EMI Int'l
2006
If Your Memory Serves You Well
About This Album
For her second full-length, and major-label debut, Canadian singer Serena Ryder chose to mainly focus on the songs of others, specifically, other Canadians, writing just three of the tracks on If Your Memory Serves You Well. Those three tracks, in fact, happen to be the weakest -- most predictable, with the most clichéd lyrics and progressions, and the ones on which the super-clean production seems the most forced -- on the entire album. The rest of it, however, ranging from Paul Anka's "It Doesn't Matter Anymore" to a sultry, nighttime version of the Lovin' Spoonful's "Coconut Grove" (co-writer and bandmember Zal Yanovsky was from Toronto) to the Band's great "This Wheel's on Fire" (from which the title of the album was taken), are done well, keeping the original song intact while still adding new, contemporary personality and style.

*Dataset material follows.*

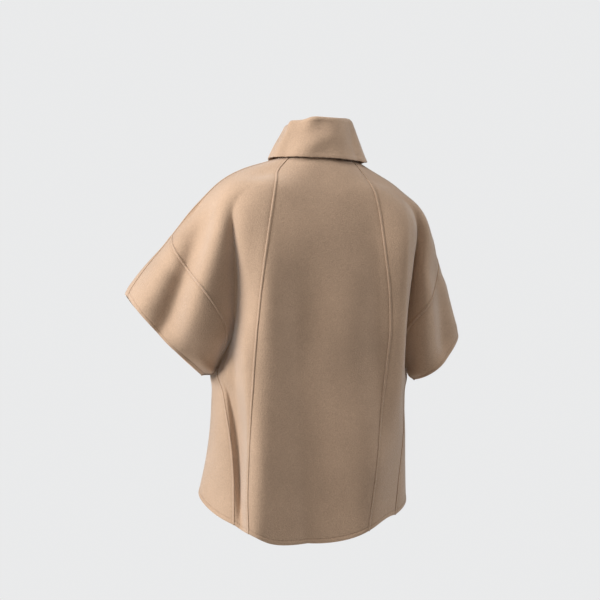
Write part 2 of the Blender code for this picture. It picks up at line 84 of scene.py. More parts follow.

Ryder has a good voice, slightly smoky, and versatile enough to cover all of the pieces here without straining itself or sounding out-of-place, but clearly it's bluesy rock in which she feels most comfortable, and the direction in which most of her interpretations go. Shelton Brooks's "Some of These Days" is jazzy but also very modern, with Latin hand drums and an accordion complementing the vocal lines, while Percy Faith's "My Heart Cries for You" takes more of the Ray Charles route, a passionate, country-blues modern rock take on a classic.